Clémentine Autain : Difficile, votre question … Disons que je fonctionne par périodes. Et surtout, ça dépend des personnes. Je n’offre pas le même livre aux mêmes, ni aux mêmes années. J’ai mes phases, j’ai beaucoup offert Et tu n’es pas revenu de Marceline Loridan-Ivens, Heureux les heureux de Yasmina Reza, ou encore Sept femmes de Lydie Salvayre, dont j’adore les premiers mots : « Sept femmes, sept folles. » Génial, non, pour donner envie de lire sept biographies de femmes ?

Appréciez-vous tous les genres littéraires ?

Clémentine Autain : Non ! Je n’ai pas la culture du polar, par exemple, je lis peu de science-fiction et je ne suis jamais parvenue à entrer dans le monde de la bande-dessinée. Un jour, peut-être ?
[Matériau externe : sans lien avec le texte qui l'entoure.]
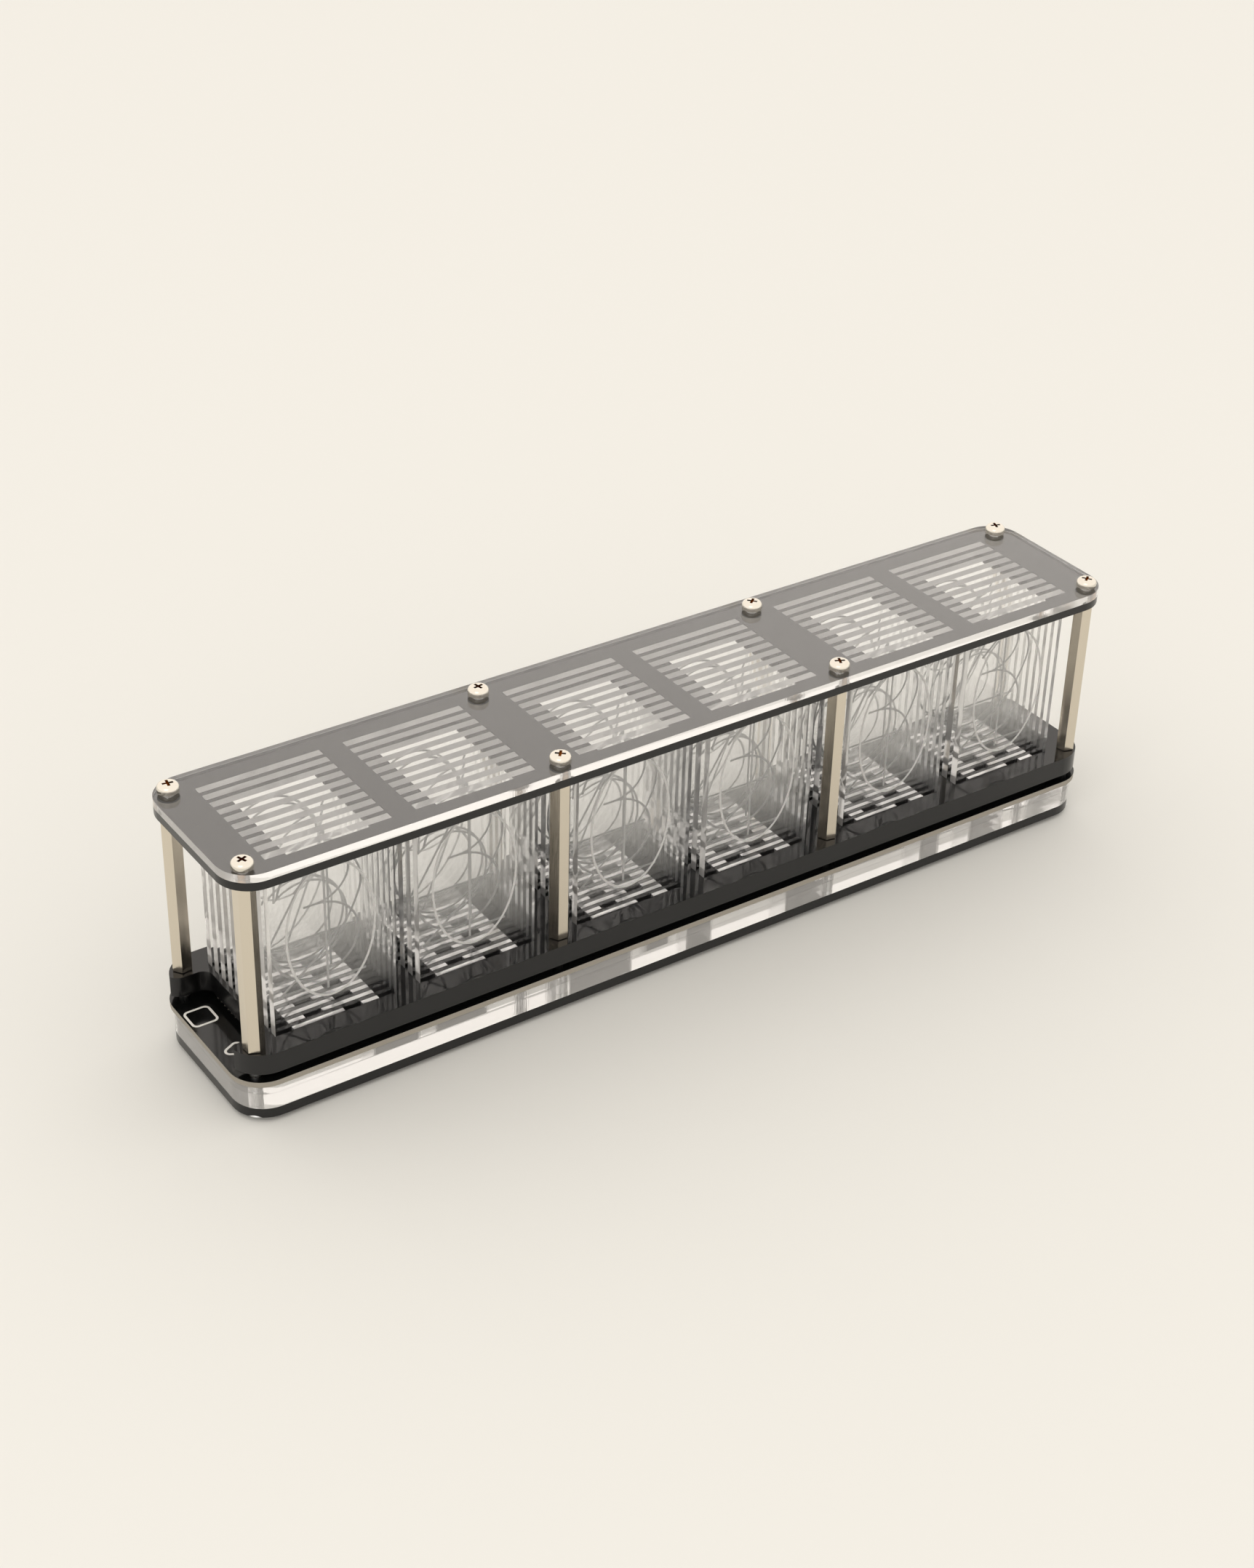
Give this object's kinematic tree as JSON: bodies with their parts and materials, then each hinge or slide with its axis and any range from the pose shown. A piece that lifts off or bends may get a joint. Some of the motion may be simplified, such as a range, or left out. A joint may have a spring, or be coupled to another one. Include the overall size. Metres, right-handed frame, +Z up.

Clementine Autain 06Et pour la Science-fiction ?

Clémentine Autain : J’ai aimé le dernier livre d’Alain Damasio, Les furtifs (Ernest a rencontré Alain Damasio, ici). Notamment pour la vision politique qui en découle, la critique de la société néolibérale et autoritaire. Mais c’est le seul, pour l’instant, que j’ai lu de lui.

"Je suis très attachée à la présence charnelle des livres"

Vous avez de la chance : il vous reste à découvrir La Horde du contrevent …

Clémentine Autain : Oui, on me l’a beaucoup conseillé. Il est dans ma liste. Mais, dans ma chambre à coucher, ma pile de livres à lire ne désemplit pas… (Rires)

Relisez-vous parfois des livres ?

Clémentine Autain : Jamais ! Je sais que beaucoup d’hommes politiques disent souvent qu’ils « relisent » tel ou tel classique ... Je ne sais pas où ils trouvent le temps. Il y a tant de livres à découvrir, pourquoi relire ceux qui ont déjà été lus ? Je relis certains passages, bien sûr, pour des discours ou le simple plaisir. Mais des livres entiers, non.

Êtes - vous bibliophile au point de collectionner ?

Clémentine Autain : Non, je ne suis pas une collectionneuse de livres dédicacés, si c’est ce que vous avez en tête, ni de livres de collection datée ou spéciale.En revanche, je suis très attachée à la présence physique, charnelle, des livres chez moi et je ne les prête jamais : je préfère les offrir, notamment parce que j’adore les annoter, souligner des passages entiers.